As she narrates Eichmann’s slow ascension in the Nazi chain of command, her animus for his terrible memory reaches a climax, when she recounts in chapter five his testimony to Israeli interrogators about a trip he made to Bratislava in 1942:
What he remembered was that he was there as the guest of Sano Mach, Minister of the Interior in the German-established Slovakian puppet government….Eichmann remembered this because it was unusual for him to receive social invitations from members of governments; it was an honor. Mach, as Eichmann recalled, was a nice, easygoing fellow who invited him to bowl with him. Did he really have no other business in Bratislava in the middle of the war than to go bowling with the Minister of the Interior? No, absolutely no other business; he remembered it all very well, how they bowled, and how drinks were served just before the news of the attempt on Heydrich’s life arrived. Four months and fifty-five tapes later, Captain Less, the Israeli examiner, came back to this point, and Eichmann told the same story in nearly identical words, adding that this day had been “unforgettable,” because his “superior had been assassinated.” This time, however, he was confronted with a document that said he had been sent to Bratislava to talk over “the current evacuation action against Jews from Slovakia.” He admitted his error at once: “Clear, clear, that was an order from Berlin, they did not send me there to go bowling.” Had he lied twice, with great consistency? Hardly. To evacuate and deport Jews had become routine business; what stuck in his mind was bowling…
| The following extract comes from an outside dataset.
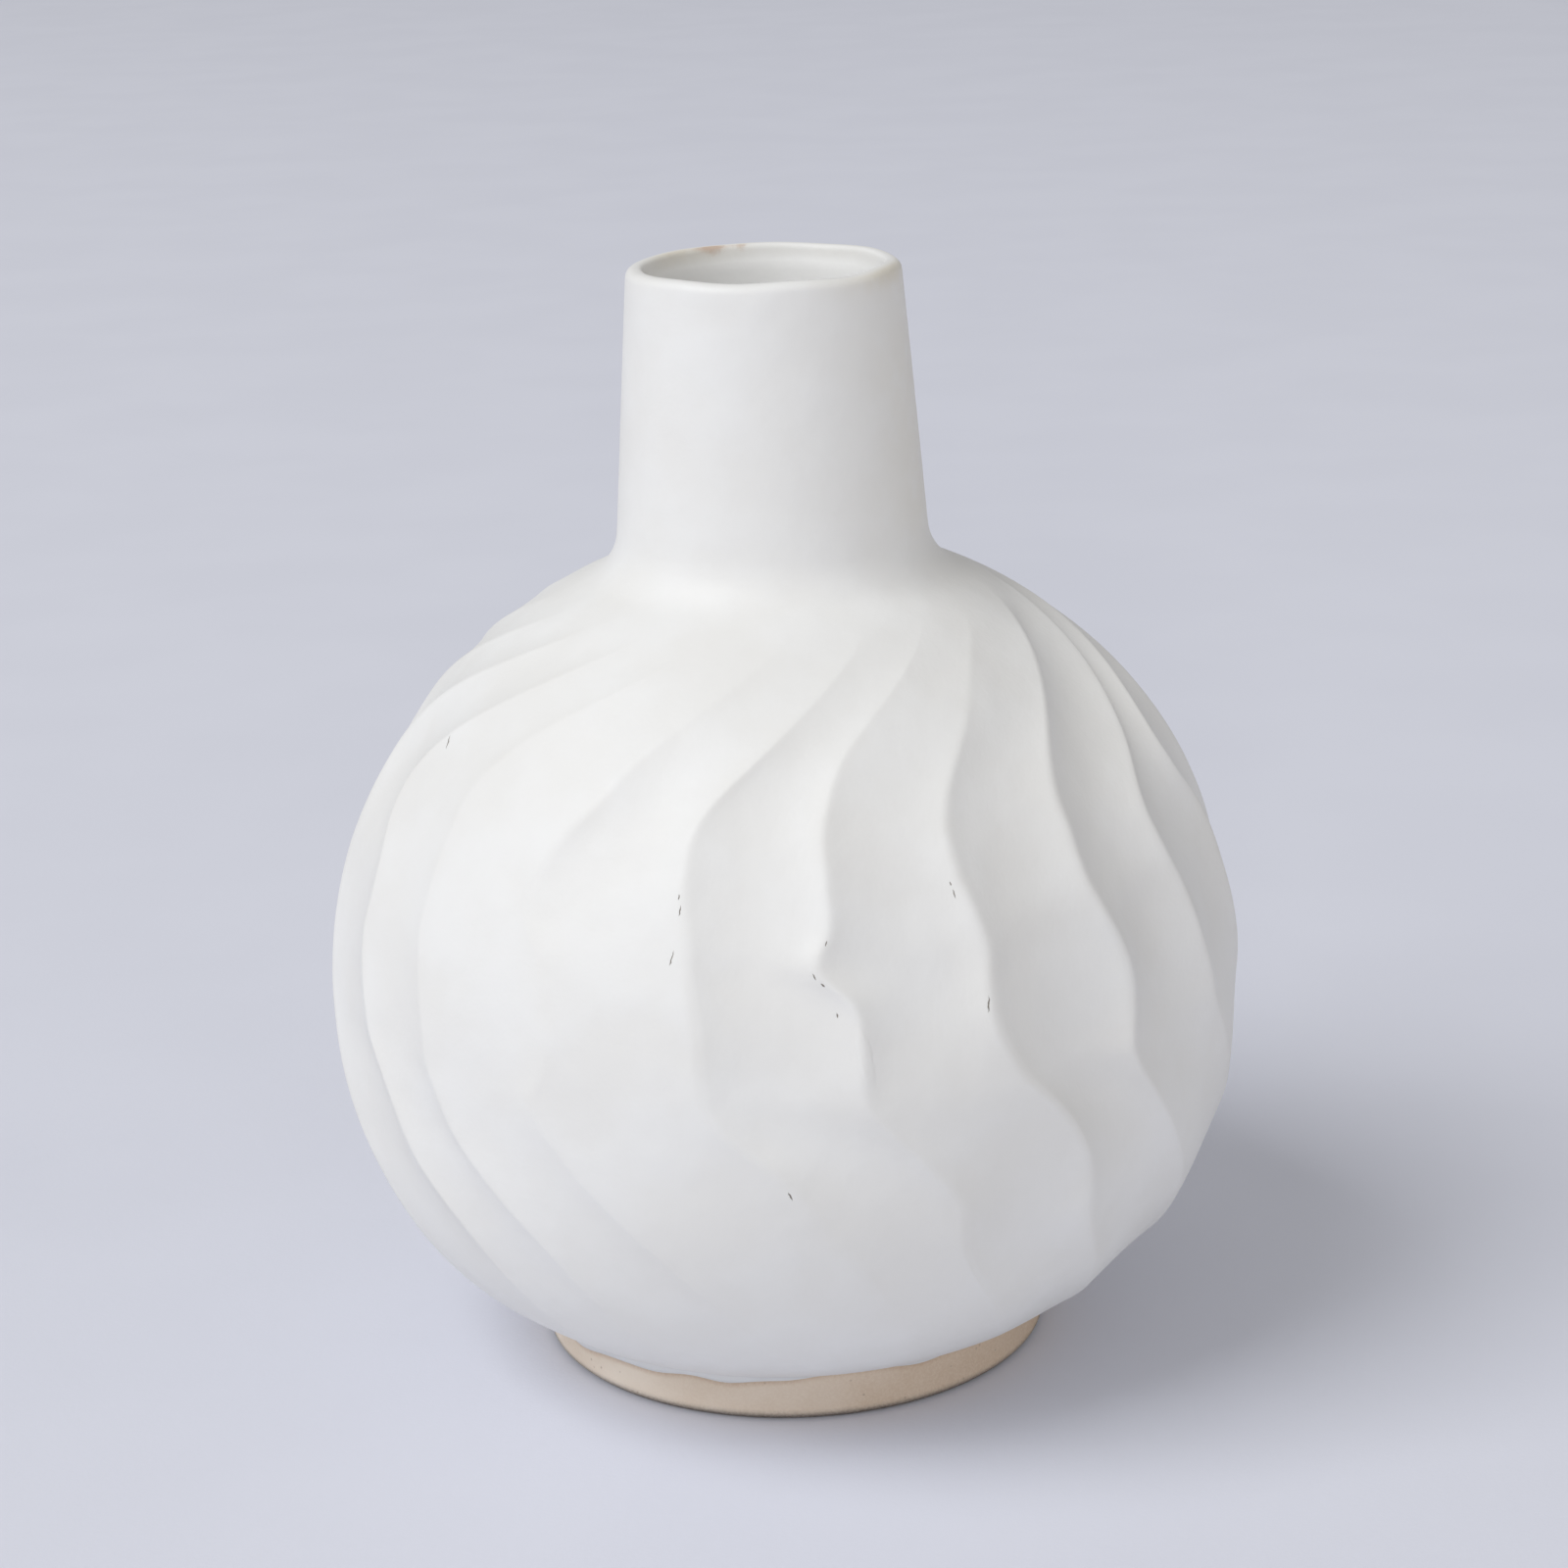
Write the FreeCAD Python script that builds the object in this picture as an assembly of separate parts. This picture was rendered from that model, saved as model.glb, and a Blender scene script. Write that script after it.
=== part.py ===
import FreeCAD, Part

# Bud vase: a thrown stoneware globe with carved, swirling flutes, a neck collar and a
# foot ring luted on, a white glaze over the outside and a liner glaze inside.
# Millimetres, +Z up. The origin is the centre of the foot ring's resting face.
# Angles are in degrees round +Z, with 0 at -Y (the front) and positive towards +X.

import math
import os

from FreeCAD import Vector

# Driving dimensions
HEIGHT = 140.0
BELLY_R = 58.4          # widest radius over the glaze
BELLY_Z = 49.2          # height of the widest circle
BELLY_RISE = 56.7       # from the belly up to where its ellipse would close
BELLY_DROP = 48.6       # from the belly down to where its curve would close
SQUARENESS = 2.4        # exponent of the lower curve, 2 being an ellipse
COAT = 0.6              # outer glaze thickness
LINER = 0.5             # liner glaze thickness

# Foot ring
FOOT_H = 6.7
FOOT_R = 32.7
FOOT_BORE_R = 26.0
FOOT_BEVEL = 0.7
FOOT_DRAFT = 0.4        # how much wider its bore is at the bottom

# Globe wall, inside
WALL = 5.0              # clay behind the glaze at the belly
FLOOR_Z = 12.5          # top of the clay floor
INNER_SQUARENESS = 3.0

# Neck collar
JOINT_Z = 100.4         # flat seam between globe and neck collar
NECK_BASE_R = 19.85     # over the glaze, at JOINT_Z
LIP_R = 16.7            # over the glaze, at HEIGHT
BORE_BASE_R = 16.0      # clay bore at JOINT_Z
BORE_LIP_R = 14.7       # clay bore at HEIGHT
NECK_FILLET = 7.0
THROAT_FLARE = 4.0      # how far the throat flares before the bowl's curve takes over
THROAT_H = 2.2          # height of that flare
THROAT_EASE = (1.2, 1.6)    # how far it holds the bore's line above and the bowl's below
LIP_ROUND = 1.25
DIP_DEPTH = 12.0        # how far the outer glaze runs down inside the lip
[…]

The second passage occurs near the end of the book, in Arendt’s discussion of a German sergeant, Anton Schmidt, who gave Jewish partisans in Poland forged papers and military trucks. For five months in late 1941 and early 1942, Schmidt helped save Jews, expecting and receiving nothing in return, until he was arrested and killed by the Nazis.
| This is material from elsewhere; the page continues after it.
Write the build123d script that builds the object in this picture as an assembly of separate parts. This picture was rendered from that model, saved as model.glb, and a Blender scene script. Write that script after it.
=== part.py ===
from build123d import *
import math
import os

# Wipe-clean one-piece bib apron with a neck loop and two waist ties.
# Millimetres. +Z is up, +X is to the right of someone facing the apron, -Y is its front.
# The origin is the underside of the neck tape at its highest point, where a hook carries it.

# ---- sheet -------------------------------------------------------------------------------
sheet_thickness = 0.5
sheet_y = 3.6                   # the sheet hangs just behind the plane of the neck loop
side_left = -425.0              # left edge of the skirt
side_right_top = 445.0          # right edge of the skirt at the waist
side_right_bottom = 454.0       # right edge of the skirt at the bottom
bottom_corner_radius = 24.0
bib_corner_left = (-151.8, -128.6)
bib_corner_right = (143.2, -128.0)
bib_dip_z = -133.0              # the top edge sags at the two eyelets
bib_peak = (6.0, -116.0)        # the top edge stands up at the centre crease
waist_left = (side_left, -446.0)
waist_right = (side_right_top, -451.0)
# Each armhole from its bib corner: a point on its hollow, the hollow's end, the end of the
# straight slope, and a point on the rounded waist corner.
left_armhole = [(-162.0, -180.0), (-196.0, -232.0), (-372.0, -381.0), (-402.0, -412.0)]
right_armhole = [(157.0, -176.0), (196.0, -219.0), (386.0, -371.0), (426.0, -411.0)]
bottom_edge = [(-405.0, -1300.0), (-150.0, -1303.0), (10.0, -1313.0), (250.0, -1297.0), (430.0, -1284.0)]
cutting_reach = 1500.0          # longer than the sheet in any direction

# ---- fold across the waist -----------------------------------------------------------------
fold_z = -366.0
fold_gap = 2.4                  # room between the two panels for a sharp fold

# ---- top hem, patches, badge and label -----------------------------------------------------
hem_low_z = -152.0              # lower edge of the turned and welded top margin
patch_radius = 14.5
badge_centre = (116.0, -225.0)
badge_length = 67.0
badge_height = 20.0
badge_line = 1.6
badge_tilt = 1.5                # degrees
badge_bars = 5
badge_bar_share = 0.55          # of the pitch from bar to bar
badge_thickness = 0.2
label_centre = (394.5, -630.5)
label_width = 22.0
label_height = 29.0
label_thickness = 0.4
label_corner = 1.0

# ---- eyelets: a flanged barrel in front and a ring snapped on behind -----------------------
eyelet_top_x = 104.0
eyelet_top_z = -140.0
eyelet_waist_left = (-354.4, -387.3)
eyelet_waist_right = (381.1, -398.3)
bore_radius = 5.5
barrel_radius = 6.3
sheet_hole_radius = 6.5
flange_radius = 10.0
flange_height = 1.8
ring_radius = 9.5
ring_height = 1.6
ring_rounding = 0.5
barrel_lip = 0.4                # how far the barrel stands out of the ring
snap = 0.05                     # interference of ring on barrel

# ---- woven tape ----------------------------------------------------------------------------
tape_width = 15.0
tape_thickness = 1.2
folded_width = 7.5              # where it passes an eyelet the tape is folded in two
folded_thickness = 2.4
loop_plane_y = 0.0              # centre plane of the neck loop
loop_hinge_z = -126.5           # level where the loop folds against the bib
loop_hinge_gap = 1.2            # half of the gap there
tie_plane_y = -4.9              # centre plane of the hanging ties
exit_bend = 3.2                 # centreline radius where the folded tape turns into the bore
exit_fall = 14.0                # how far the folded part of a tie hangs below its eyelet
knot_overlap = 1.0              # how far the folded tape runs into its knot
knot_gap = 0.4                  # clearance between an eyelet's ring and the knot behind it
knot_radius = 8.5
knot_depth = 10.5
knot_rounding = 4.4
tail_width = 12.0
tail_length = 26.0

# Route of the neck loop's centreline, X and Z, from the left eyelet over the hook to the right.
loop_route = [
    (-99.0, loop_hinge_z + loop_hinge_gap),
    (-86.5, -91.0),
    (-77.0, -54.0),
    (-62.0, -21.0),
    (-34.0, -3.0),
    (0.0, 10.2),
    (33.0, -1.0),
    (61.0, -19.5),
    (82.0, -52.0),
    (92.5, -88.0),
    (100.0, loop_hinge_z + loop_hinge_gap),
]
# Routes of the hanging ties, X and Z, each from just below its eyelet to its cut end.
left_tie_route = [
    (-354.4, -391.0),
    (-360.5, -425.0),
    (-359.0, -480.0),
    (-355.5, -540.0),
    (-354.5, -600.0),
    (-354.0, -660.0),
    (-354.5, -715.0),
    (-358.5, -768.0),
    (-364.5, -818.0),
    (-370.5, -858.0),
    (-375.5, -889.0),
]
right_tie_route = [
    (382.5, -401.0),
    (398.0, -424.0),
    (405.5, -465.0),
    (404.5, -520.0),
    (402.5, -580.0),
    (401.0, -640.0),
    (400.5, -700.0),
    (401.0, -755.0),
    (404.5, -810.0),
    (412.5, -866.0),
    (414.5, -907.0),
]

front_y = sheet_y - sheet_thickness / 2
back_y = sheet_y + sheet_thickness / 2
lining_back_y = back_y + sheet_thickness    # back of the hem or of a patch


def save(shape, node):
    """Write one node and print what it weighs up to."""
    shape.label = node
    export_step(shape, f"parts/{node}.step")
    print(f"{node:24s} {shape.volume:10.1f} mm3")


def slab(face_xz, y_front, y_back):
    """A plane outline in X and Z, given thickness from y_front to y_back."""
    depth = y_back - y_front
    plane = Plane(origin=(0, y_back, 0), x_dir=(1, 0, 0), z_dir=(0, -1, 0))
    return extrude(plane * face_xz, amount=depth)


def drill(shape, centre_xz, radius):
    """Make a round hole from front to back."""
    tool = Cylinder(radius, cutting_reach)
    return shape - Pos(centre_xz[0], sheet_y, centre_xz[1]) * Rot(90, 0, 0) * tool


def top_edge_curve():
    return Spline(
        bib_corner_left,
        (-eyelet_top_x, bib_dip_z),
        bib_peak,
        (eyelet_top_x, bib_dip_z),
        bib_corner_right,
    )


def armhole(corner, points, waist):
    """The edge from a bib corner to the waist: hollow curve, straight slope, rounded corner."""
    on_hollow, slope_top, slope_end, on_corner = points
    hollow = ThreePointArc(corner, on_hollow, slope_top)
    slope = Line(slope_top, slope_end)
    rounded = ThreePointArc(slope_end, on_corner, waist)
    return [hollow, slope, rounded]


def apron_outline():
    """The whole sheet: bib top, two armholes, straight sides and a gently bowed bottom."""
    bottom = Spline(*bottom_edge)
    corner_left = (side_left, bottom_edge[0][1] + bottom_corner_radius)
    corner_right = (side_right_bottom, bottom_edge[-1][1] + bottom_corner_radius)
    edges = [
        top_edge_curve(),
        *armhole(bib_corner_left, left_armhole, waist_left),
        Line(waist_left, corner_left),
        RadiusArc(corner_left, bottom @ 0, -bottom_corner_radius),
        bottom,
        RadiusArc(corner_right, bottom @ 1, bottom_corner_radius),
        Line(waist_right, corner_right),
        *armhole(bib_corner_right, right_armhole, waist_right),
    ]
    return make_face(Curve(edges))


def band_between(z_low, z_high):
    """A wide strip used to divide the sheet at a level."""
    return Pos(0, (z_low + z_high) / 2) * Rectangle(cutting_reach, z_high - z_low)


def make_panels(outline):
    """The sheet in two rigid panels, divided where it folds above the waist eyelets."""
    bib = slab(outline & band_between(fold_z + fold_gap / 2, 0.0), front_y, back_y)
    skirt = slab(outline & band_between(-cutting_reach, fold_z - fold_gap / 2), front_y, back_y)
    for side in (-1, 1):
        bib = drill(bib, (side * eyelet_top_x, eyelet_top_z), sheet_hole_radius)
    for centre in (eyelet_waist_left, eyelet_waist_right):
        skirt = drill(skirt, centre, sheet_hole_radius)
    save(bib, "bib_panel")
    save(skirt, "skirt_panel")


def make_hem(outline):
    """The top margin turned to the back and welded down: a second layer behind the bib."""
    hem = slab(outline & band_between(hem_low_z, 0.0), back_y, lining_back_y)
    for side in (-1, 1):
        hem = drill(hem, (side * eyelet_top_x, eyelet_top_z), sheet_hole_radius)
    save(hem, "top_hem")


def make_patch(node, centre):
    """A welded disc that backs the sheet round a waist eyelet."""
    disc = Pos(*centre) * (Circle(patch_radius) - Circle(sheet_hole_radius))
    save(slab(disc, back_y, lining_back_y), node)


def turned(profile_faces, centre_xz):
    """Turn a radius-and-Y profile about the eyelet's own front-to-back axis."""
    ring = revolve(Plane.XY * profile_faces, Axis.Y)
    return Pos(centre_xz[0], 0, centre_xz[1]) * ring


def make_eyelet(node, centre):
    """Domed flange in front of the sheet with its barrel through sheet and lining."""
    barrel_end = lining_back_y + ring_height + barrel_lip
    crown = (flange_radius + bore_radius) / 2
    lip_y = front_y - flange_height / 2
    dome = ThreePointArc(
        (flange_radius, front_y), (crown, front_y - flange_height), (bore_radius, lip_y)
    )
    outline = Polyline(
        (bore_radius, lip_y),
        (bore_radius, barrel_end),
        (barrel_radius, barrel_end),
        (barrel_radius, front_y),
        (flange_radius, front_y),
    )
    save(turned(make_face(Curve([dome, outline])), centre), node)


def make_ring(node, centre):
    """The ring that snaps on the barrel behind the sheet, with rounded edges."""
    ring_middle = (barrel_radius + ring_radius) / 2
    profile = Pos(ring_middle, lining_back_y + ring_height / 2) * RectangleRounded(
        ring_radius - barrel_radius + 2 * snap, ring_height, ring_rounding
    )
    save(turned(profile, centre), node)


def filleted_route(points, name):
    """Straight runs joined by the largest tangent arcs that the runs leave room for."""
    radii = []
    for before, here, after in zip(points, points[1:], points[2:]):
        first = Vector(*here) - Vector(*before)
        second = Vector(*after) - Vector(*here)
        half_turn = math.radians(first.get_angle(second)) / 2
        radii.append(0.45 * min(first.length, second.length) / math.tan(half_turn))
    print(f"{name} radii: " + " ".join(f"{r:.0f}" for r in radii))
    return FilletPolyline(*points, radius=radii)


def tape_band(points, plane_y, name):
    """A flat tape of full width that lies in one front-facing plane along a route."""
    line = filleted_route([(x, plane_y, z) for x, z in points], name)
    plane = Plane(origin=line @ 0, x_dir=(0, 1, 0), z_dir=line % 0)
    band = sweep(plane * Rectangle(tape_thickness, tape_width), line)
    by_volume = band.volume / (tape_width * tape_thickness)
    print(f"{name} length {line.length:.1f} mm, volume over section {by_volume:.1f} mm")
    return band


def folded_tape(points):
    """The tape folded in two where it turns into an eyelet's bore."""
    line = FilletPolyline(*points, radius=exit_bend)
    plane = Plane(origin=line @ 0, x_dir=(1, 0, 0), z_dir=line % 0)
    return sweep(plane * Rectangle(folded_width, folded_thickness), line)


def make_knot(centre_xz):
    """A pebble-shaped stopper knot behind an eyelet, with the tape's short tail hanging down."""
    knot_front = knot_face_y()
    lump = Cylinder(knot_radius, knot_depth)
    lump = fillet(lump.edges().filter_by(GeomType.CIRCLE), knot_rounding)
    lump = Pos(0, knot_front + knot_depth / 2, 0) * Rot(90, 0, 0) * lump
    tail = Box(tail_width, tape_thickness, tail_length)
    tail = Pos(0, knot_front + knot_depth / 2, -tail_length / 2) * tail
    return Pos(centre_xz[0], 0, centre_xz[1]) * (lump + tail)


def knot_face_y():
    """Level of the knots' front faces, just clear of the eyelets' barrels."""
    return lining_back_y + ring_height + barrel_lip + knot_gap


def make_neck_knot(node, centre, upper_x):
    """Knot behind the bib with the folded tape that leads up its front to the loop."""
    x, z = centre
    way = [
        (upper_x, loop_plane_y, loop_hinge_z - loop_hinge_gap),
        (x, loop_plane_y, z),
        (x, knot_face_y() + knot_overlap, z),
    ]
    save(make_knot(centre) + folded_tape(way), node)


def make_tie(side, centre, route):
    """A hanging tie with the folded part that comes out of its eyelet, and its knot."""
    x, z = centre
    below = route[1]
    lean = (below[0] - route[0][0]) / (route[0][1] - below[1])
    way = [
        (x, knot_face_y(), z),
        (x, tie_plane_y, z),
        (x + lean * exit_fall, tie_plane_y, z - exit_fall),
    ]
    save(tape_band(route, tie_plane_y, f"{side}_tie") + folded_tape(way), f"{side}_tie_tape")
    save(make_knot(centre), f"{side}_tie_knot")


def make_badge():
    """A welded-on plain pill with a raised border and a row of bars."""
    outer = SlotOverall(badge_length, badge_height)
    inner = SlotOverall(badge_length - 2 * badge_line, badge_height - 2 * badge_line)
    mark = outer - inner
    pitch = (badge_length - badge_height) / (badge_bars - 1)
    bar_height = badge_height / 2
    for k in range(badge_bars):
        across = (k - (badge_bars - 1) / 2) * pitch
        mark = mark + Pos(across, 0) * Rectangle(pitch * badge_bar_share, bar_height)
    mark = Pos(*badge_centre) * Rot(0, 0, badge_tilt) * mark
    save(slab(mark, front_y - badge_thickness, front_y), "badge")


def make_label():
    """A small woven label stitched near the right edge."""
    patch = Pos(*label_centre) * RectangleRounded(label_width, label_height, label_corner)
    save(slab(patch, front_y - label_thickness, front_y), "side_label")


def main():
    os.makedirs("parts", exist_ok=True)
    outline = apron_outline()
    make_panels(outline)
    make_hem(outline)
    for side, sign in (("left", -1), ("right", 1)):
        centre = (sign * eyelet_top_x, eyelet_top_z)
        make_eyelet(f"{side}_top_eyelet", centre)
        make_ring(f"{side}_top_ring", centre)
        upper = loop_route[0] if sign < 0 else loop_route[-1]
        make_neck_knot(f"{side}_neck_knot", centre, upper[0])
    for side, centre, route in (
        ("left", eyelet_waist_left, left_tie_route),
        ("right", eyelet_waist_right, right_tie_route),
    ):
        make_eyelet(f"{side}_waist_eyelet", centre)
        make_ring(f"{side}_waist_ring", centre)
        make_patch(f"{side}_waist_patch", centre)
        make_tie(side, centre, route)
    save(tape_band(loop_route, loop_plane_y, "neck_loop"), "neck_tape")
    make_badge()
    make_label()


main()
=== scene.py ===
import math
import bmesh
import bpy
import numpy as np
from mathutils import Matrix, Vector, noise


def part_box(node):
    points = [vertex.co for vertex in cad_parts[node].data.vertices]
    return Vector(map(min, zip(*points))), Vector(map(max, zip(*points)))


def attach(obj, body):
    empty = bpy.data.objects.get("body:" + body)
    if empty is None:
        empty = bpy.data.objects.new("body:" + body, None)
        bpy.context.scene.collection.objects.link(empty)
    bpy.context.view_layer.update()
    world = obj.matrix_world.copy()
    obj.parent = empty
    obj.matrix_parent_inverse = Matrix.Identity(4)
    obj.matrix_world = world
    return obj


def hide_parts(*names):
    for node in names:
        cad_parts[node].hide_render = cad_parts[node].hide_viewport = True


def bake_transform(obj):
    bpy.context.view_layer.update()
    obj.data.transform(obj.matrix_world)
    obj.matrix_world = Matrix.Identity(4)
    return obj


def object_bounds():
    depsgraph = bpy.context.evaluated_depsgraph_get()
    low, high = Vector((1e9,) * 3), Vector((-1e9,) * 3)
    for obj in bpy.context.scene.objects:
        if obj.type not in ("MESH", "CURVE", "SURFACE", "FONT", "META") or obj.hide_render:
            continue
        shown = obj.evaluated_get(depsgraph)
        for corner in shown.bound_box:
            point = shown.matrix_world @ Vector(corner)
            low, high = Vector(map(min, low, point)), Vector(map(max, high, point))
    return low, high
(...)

Reflecting upon the power of Schmidt’s actions, Arendt points out that a critical weapon of the Nazis was to deny their opponents—and their victims—a heroic or even individual death. Where the God of the Jews remembers every being and every deed, the Nazis sought to make their victims and opponents—and all they had done during their time on earth—”disappear in silent anonymity.” Hence, the industrialized murder, followed by a near total erasure of the crimes.
But while the Nazis tried ”to establish these holes of oblivion into which all deeds, good and evil, would disappear,” the Schmidt testimony revealed that “the holes of oblivion do not exist.”
Nothing human is that perfect, and there are simply too many people in the world to make oblivion possible. One man will always be left alive to tell the story. Hence, nothing [including Schmidt’s good deeds] can ever be “practically useless,” at least, not in the long run.
We have here two tales: one of forgetfulness, which is an adjutant to the most heinous of crimes, if not a crime in its own right; one of recall, which is often the only helpmate goodness in this world can have. The first is the servant of evil; the second of, not godliness, but goodness. Reporting on the testimony of Schmidt’s deeds in the Jerusalem courtroom, Arendt writes:
During the few minutes it took Kovner [the witness] to tell of the help that had come from a German sergeant, a hush settled over the courtroom; it was as though the crowd had spontaneously decided to observe the usual two minutes of silence in honor of the man named Anton Schmidt. And in those two minutes, which were like a sudden burst of light in the midst of impenetrable, unfathomable darkness, a single thought stood out clearly, irrefutably, beyond question—how utterly different everything would be today in this courtroom, in Israel, in Germany, in all of Europe, and perhaps in all countries of the world, if only more such stories could have been told.
And here we come back to Zikhronot. The God that remembers every person that ever existed, and every deed that was ever committed, is a God who makes goodness possible by ensuring these holes of oblivion do not exist. Arendt was no believer, but she was, I’ve argued, a deeply Jewish thinker, and in a trial in a courtroom, she found not the God of the Jews but an imperfect entity that might serve the same function: ”a rite of remembrance, to take account of every being, every soul, to recall the multitude of deeds, and call to mind countless creations.”
* * * *
On an unrelated note, I couldn’t help noticing a marginal note in the mazhor. In a discussion of the Aleinu, the prayer we recite at the conclusion of every service, the editors make note of an interpretation of the prayer that first arose in the 19th century. It was then, apparently, that rabbis began to argue that a passage that previously had been understood to refer to the establishment of God’s sovereignty across the earth should now be understood to refer to the injunction to repair the world. Men and women, in other words, must work to establish righteousness and justice throughout the world. Whether and how that injunction was connected to the establishment of God’s sovereignty across the earth wasn’t made clear, at least not to me. But what was clear, extraordinarily and powerfully clear, is the editors’ conclusion:
Even earlier [than during the nineteenth century], Maimonides (12th century) had argued that the single most important characteristic of God’s sovereignty would be an end to one people dominating another.